Но в XX веке мечта о первоистоках стала тускнеть и шаг за шагом отступать за горизонт. «Третье поколение», о котором упоминал Бреаль, постепенно занимало командные высоты в науке и все в большей мере утверждало свои взгляды, продиктованные требованием более строгой научности. У представителей этого поколения отказ от рассмотрения проблемы истоков диктовался уже не конъюнктурными обстоятельствами, а принципиальными соображениями. В 1913 году ученик Гастона Париса Жозеф Бедье впервые публично выразил сомнения в состоятельности текстологических реконструкций, осуществлявшихся Парисом; в 1928‐м он развернуто продемонстрировал уязвимость методов реконструкции, применявшихся французскими филологами-медиевистами (см. [Bédier 1970]). Вместо погони за химерой первоисточника отныне предлагалось довольствоваться каким-нибудь одним из несовершенных, зато вполне реальных вариантов текста – см. об этом [Cerquiglini 1989, 94–101]. Антуан Мейе в 1923 году, говоря о Ренане как лингвисте, подчеркнул всю несостоятельность ренановской установки на поиск первоначального состояния языков. Сегодняшняя лингвистика, сказал Мейе, рассматривает любое состояние языка просто как переходный момент между двумя состояниями – предшествующим и последующим [Meillet 1936c, 170]: таким образом, о познании изначальных языков предлагалось окончательно забыть. Наконец, в 1941–1942 годах Марк Блок посвятил целый раздел своей «Апологии истории» развенчанию «идола истоков», господствующего над мышлением многих историков. Отказ от поиска истоков означал для историко-филологических наук огромный выигрыш в основательности – но и немалый проигрыш в привлекательности. Историко-филологические науки лишались того романтического измерения, которое было привычным по умолчанию. (Вспомним слова Бреаля о «науке, лишившейся венца».)

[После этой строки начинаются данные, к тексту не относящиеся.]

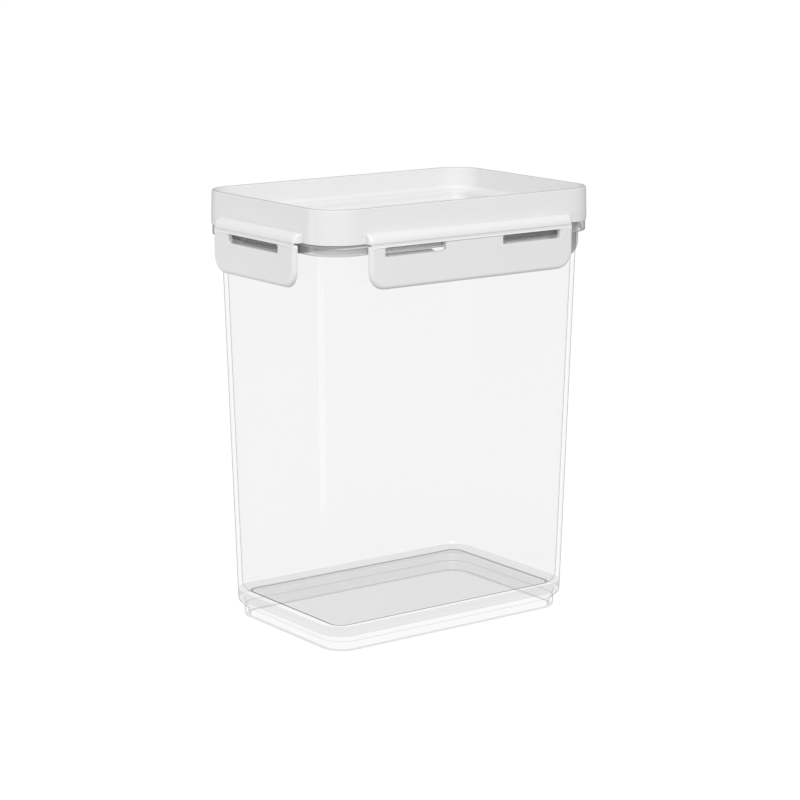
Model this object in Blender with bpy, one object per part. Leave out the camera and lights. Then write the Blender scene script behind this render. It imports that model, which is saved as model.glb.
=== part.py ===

Утрату романтической утопии пытались компенсировать другой утопией – позитивистской. В отличие от утопии первоистоков, эта утопия была всецело обращена в будущее, это была утопия научного прогресса. Научному и социальному прогрессу должно было служить точное знание, в том числе знание историческое. Но постепенно становилось все менее очевидно, какому, собственно, социальному прогрессу служит вся махина позитивного исторического знания. В 1939 году (дата говорит сама за себя) Анри-Ирене Марру опубликовал меланхоличную статью «Печаль историка». Марру многократно вспоминал в ней Ренана, ссылался на «Будущее науки» и, в частности, цитировал то самое пророчество Ренана, которое приведено нами в начале этого эпилога: пророчество о неизбежном кризисе историко-филологических наук. Лейтмотивом статьи Марру служил 18‐й стих из 26‐й главы Книги пророка Исаии: «Были [мы] беременны, мучились, – и рождали как бы ветер, спасения не доставили земле». Историко-филологическое знание должно было искать себе другие сверхзадачи и другие парадигмы. Рецепт Марру, коротко говоря, сводился к следующим пунктам: 1) отказаться от наивной веры в «объективность» исторической науки; 2) в полном объеме усвоить «критику исторического разума», предпринятую в Германии Дильтеем и его последователями; 3) поставить целью исторического познания не преображение и не спасение человека и человечества, а понимание человека человеком.
В момент своего появления статья Марру не получила особенно широкого резонанса. В послевоенной же Франции прогрессистская утопия исторической науки обрела новое дыхание – благодаря тому, что она переместилась из старых институциональных рамок в новые. Из дисциплинарной констелляции историко-филологических наук эта утопия социального прогресса перетекла в констелляцию наук социальных – констелляцию, существовавшую под эгидой «Анналов» и Шестого отделения ПШВИ. Потребовалось еще полвека, чтобы дух утопии стал покидать и эту дисциплинарную констелляцию. Мелким, но ярким симптомом этого нового кризиса прогрессистской утопии стала републикация все той же статьи Марру, осуществленная в 1995 году профессиональным журналом французских историков-«двадцативечников» «Vingtième sièсle» [Marrou 1995]. Републикация, конечно же, означала признание актуальности текста.